On compilers that support it, Wren’s core bytecode interpreter loop uses something called computed gotos. The hot core of a bytecode interpreter is effectively a giant switch on the instruction being executed.

Doing that using an actual switch confounds the CPU’s branch predictor—there is basically a single branch point for the entire interpreter. That quickly saturates the predictor and it just gets confused and fails to predict anything, which leads to more CPU stalls and pipeline flushes.

Using computed gotos gives you a separate branch point at the end of each instruction. Each gets its own branch prediction, which often succeeds since some instruction pairs are more common than others. In my rough testing, this makes a 5-10% performance difference.

A single-pass compiler #

Compile time is a relatively small component of a language’s performance: code only has to be compiled once but a given line of code may be run many times.

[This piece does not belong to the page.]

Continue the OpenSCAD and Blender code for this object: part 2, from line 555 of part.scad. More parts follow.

However, fast compilation helps with startup speed—the time it takes to get anything up and running. For that, Wren’s compiler is quite fast.

It’s modeled after Lua’s compiler. Instead of tokenizing and then parsing to create a bunch of AST structures which are then consumed and deallocated by later phases, it emits code directly during parsing. This means it does minimal memory allocation during a parse and has very little overhead.

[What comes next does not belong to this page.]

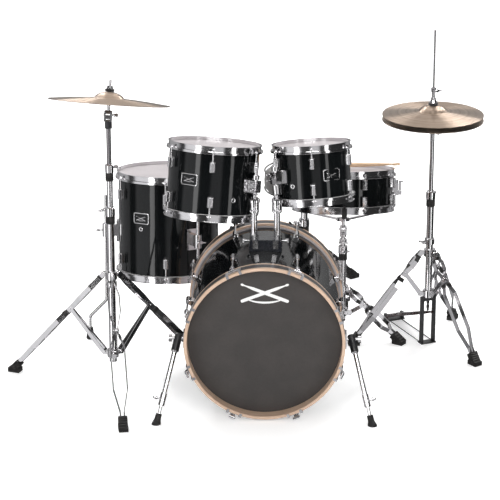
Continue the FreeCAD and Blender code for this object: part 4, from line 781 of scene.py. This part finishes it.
def rubber_fittings():
    """Sleeves where one tube slides into the next, and bands on the folding legs."""
    crash, hat, cradle = stand_matrix("crash"), stand_matrix("hat"), stand_matrix("cradle")
    sleeve("crash_base_sleeve", 12.75, 15.8, 592, 619.6, "kit", crash)
    sleeve("crash_middle_sleeve", 10.55, 13.6, 742, 771.6, "crash_middle", crash)
    sleeve("hat_base_sleeve", 12.75, 15.8, 518, 546.6, "kit", hat)
    sleeve("cradle_base_sleeve", 12.75, 15.8, 276, 301.6, "kit", cradle)
    sleeve("throne_sleeve", 16.05, 19.5, 238, 261.8, "kit", stand_matrix("stool"))
    leg_bands("crash", ["crash_leg_1", "crash_leg_2", "crash_leg_3"])
    for stand in ("hat", "stool", "cradle"):
        leg_bands(stand, ["kit"] * 3)


# ---------------------------------------------------------------- the throne's cushion

CLOTH_FRAMES = 20
VOXEL, MOST_SWELLING = 0.0055, 0.0085
UPPER_SEAM, LOWER_SEAM, PIPING = 9.0, 7.0, 3.2


def cushion():
    """The seat pad, swollen by cloth pressure, with piping sewn round its two edges."""
    place = Matrix.Translation(kit_point(*STANDS["stool"][:2]))
    low, high, radius = SEAT_BOTTOM + 3.0, SEAT_BOTTOM + SEAT_THICK - 9.0, SEAT_RADIUS - 7.0
    outline = [(0.5, low), (radius - 12, low), (radius, low + 12), (radius, high - 22),
               (radius - 7, high - 8), (radius - 26, high), (0.5, high)]
    shape = Shape()
    shape.add(*turned(outline, 72))
    pad = shape.piece("throne_cushion", "seat_vinyl", "seat", "seat_vinyl", place)
    remesh = pad.modifiers.new("skin", "REMESH")
    remesh.mode = "VOXEL"
    remesh.voxel_size = VOXEL
    apply_modifiers(pad)
    rest = [vertex.co.copy() for vertex in pad.data.vertices]
    held = pad.vertex_groups.new(name="held")
    sewn = [vertex.index for vertex in pad.data.vertices if vertex.co.z < (low + 2) * MM]
    held.add(sewn, 1.0, "REPLACE")
    cloth = pad.modifiers.new("cloth", "CLOTH")
    cloth.settings.quality = 6
    cloth.settings.mass = 0.3
    cloth.settings.tension_stiffness = 25
    cloth.settings.compression_stiffness = 25
    cloth.settings.bending_stiffness = 1.5
    cloth.settings.use_pressure = True
    cloth.settings.uniform_pressure_force = 4.0
    cloth.settings.effector_weights.gravity = 0.0
    cloth.settings.vertex_group_mass = "held"
    cloth.point_cache.frame_start, cloth.point_cache.frame_end = 1, CLOTH_FRAMES
    scene = bpy.context.scene
    for number in range(1, CLOTH_FRAMES + 1):
        scene.frame_set(number)
        bpy.context.view_layer.update()
    apply_modifiers(pad)
    scene.frame_set(1)
    finish_cushion(pad, rest, low, high, radius)
    piping = Shape()
    piping.add(*round_tube(SEAT_RADIUS - 9.0, PIPING, high - UPPER_SEAM, 120, 10))
    piping.add(*round_tube(SEAT_RADIUS - 9.5, PIPING, low + LOWER_SEAM, 120, 10))
    piping.piece("throne_piping", "seat_piping", "seat", "seat_vinyl", place)
    button = Shape()
    button.add(*turned([(0.02, high - 4.0), (11.0, high - 4.0), (12.5, high - 1.0), (11.0, high + 2.2),
                        (6.0, high + 4.0), (0.02, high + 4.4)], 36))
    button.piece("throne_button", "seat_piping", "seat", "seat_vinyl", place)
    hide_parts("throne_seat")


def finish_cushion(pad, rest, low, high, radius):
    """Hold the swelling inside the seat's space, draw the pad in at its seams and button, and smooth it."""
    centre = kit_point(*STANDS["stool"][:2])
    for vertex, start in zip(pad.data.vertices, rest):
        push = vertex.co - start
        if push.length > MOST_SWELLING:
            vertex.co = start + push.normalized() * MOST_SWELLING
        out = Vector((vertex.co.x - centre.x, vertex.co.y - centre.y, 0))
        reach = out.length / MM
        if vertex.co.z > (high - 12) * MM:
            vertex.co.z -= 0.011 * math.exp(-(reach / 26.0) ** 2)
            turn = math.atan2(out.y, out.x)
            puckers = math.cos(9 * turn) * math.exp(-((reach - 42.0) / 26.0) ** 2)
            vertex.co.z += 0.0007 * puckers
        if reach > radius - 30:
            for seam in (high - UPPER_SEAM, low + LOWER_SEAM):
                pull = 0.004 * math.exp(-((vertex.co.z / MM - seam) / 6.0) ** 2)
                vertex.co -= out.normalized() * pull
    smooth = pad.modifiers.new("smooth", "SUBSURF")
    smooth.levels = smooth.render_levels = 1
    pad.data.shade_smooth()


def apply_modifiers(piece):
    """Bake a piece's modifiers into its mesh."""
    graph = bpy.context.evaluated_depsgraph_get()
    made = bpy.data.meshes.new_from_object(piece.evaluated_get(graph))
    old = piece.data
    piece.modifiers.clear()
    piece.data = made
    bpy.data.meshes.remove(old)


badge("left_tom", "left_tom", -120.0, 10.0)
badge("right_tom", "right_tom", -60.0, 0.0)
badge("floor_tom", "kit", -120.0, 40.0)
vent("left_tom", "left_tom", -60.0, -50.0)
vent("right_tom", "right_tom", -123.0, -32.0)
vent("floor_tom", "kit", -120.0, 2.0)
front_emblem()
rubber_fittings()
cushion()

# ---------------------------------------------------------------- studio

# name, place, aim, width, power in watts, height
LIGHTS = [
    ("left_strip", (-2.6, -3.4, 0.5), (0, 0, 0.5), 0.80, 52, 5.6),
    ("right_strip", (2.9, -3.0, 0.5), (0, 0, 0.5), 0.60, 36, 5.6),
    ("front_top", (0.3, -4.2, 2.5), (0, 0, 0.6), 2.8, 70, 1.2),
    ("top_box", (0, 1.7, 5.0), (0, 1.7, 0), 7.0, 145, 5.0),
    ("back_left", (-1.8, 3.0, 3.6), (-0.4, 0, 0.8), 0.30, 95, 2.6),
    ("back_right", (2.2, 2.8, 3.6), (0.4, 0, 0.8), 0.30, 95, 2.6),
]
# the tone of the room's walls by direction, in degrees round from +X, -90 being towards the camera
ROOM_PANELS = [(-180, 0.10), (-172, 0.10), (-162, 1.50), (-126, 1.50), (-118, 0.08), (-98, 0.06),
               (-88, 1.10), (-70, 1.10), (-62, 0.06), (24, 0.05), (36, 0.6), (56, 0.6), (66, 0.15),
               (112, 0.15), (122, 0.6), (146, 0.7), (170, 0.8), (177, 0.10), (180, 0.10)]


def add_light(name, place, aim, size, power, size_y):
    data = bpy.data.lights.new(name, "AREA")
    data.energy = power
    data.shape = "RECTANGLE"
    data.size = size
    data.size_y = size_y
    light = bpy.data.objects.new(name, data)
    light.location = place
    light.rotation_euler = (Vector(aim) - Vector(place)).to_track_quat("-Z", "Y").to_euler()
    bpy.context.scene.collection.objects.link(light)


def stage_piece(name, points, faces, glow):
    """A plain white part of the stage, which also gives off a little light of its own."""
    mesh = bpy.data.meshes.new(name)
    mesh.from_pydata(points, [], faces)
    piece = bpy.data.objects.new(name, mesh)
    bpy.context.scene.collection.objects.link(piece)
    recipe = Recipe(name, (0.9, 0.9, 0.9), Roughness=0.55)
    recipe.colour(recipe.mix(recipe.noise(3.0), (0.90, 0.90, 0.90), (0.88, 0.88, 0.88)))
    recipe.shader.inputs["Emission Color"].default_value = (1, 1, 1, 1)
    recipe.shader.inputs["Emission Strength"].default_value = glow
    mesh.materials.append(recipe.material)
    return piece


def studio():
    """A white floor and backdrop, soft boxes all round, and a dim room for chrome to mirror.

    The floor and the backdrop don't show in mirror reflections, so that the room does.
    """
    corners = [(-30, -30), (30, -30), (30, 30), (-30, 30)]
    floor = stage_piece("studio_floor", [(x, y, 0) for x, y in corners], [(0, 1, 2, 3)], 0.45)
    floor.visible_glossy = False
    wall_points = [(x, y, height) for height in (-1, 30) for x, y in corners]
    wall_faces = [(k, (k + 1) % 4, (k + 1) % 4 + 4, k + 4) for k in range(4)]
    walls = stage_piece("studio_backdrop", wall_points, wall_faces, 0.9)
    walls.visible_glossy = False
    walls.visible_diffuse = False
    walls.visible_shadow = False

    for name, place, aim, size, power, size_y in LIGHTS:
        add_light(name, place, aim, size, power, size_y)
    studio_room()
    bpy.context.scene.view_settings.view_transform = "Standard"


def studio_room():
    """The room that chrome mirrors: pale and dark panels all round, and a bright ceiling."""
    world = bpy.data.worlds.new("studio_room")
    world.use_nodes = True
    bpy.context.scene.world = world
    room = Nodes(world.node_tree)
    split = room.nodes.new("ShaderNodeSeparateXYZ")
    room.join(room.nodes.new("ShaderNodeTexCoord").outputs["Generated"], split.inputs[0])
    across, away, up = split.outputs
    share = room.math("MULTIPLY_ADD", room.math("ARCTAN2", away, across), 0.5 / math.pi, 0.5)
    panels = room.nodes.new("ShaderNodeValToRGB")
    room.join(share, panels.inputs["Fac"])
    panels.color_ramp.interpolation = "EASE"
    stops = panels.color_ramp.elements
    stops.remove(stops[1])
    for number, (angle, tone) in enumerate(ROOM_PANELS):
        stop = stops[0] if number == 0 else stops.new(angle / 360 + 0.5)
        stop.position = angle / 360 + 0.5
        stop.color = (tone, tone, tone * 1.02, 1)
    above = room.spread(up, 0.05, 0.35, 0, 1)
    walls = room.mix(above, panels.outputs["Color"], (0.08, 0.08, 0.08))
    rise = room.spread(room.math("MULTIPLY_ADD", away, 0.7, up), 0.35, 0.95, 0, 1, "SMOOTHSTEP")
    background = room.nodes["Background"]
    room.join(room.mix(rise, walls, (1, 1, 1)), background.inputs["Color"])
    background.inputs["Strength"].default_value = 0.6


CAMERA_PLACE, CAMERA_DOWN, CAMERA_ASIDE, CAMERA_LENS = (82.7, -6904.6, 2948.0), 18.76, -1.08, 162.4


def camera():
    data = bpy.data.cameras.new("camera")
    data.lens = CAMERA_LENS
    data.sensor_width = 36.0
    data.clip_end = 200.0
    view = bpy.data.objects.new("camera", data)
    view.location = kit_point(*CAMERA_PLACE)
    down, aside = math.radians(CAMERA_DOWN), math.radians(CAMERA_ASIDE)
    ahead = Vector((math.sin(aside) * math.cos(down), math.cos(aside) * math.cos(down), -math.sin(down)))
    view.rotation_euler = ahead.to_track_quat("-Z", "Y").to_euler()
    bpy.context.scene.collection.objects.link(view)
    bpy.context.scene.camera = view


studio()
camera()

Why don’t other languages do this? #

Most of Wren’s performance comes from language design decisions. While it’s dynamically typed and dispatched, classes are relatively statically defined. That makes a lot of things much easier. Other languages have a much more mutable object model, and cannot change that without breaking lots of existing code.

Wren’s closest sibling, by far, is Lua. Lua is more dynamic than Wren which makes its job harder. Lua also tries very hard to be compatible across a wide range of hardware and compilers. If you have a C89 compiler for it, odds are very good that you can run Lua on it.

Wren cares about compatibility, but it requires C99 or C++98 and IEEE double precision floats. That may exclude some edge case hardware, but makes things like NaN tagging, computed gotos, and some other tricks possible.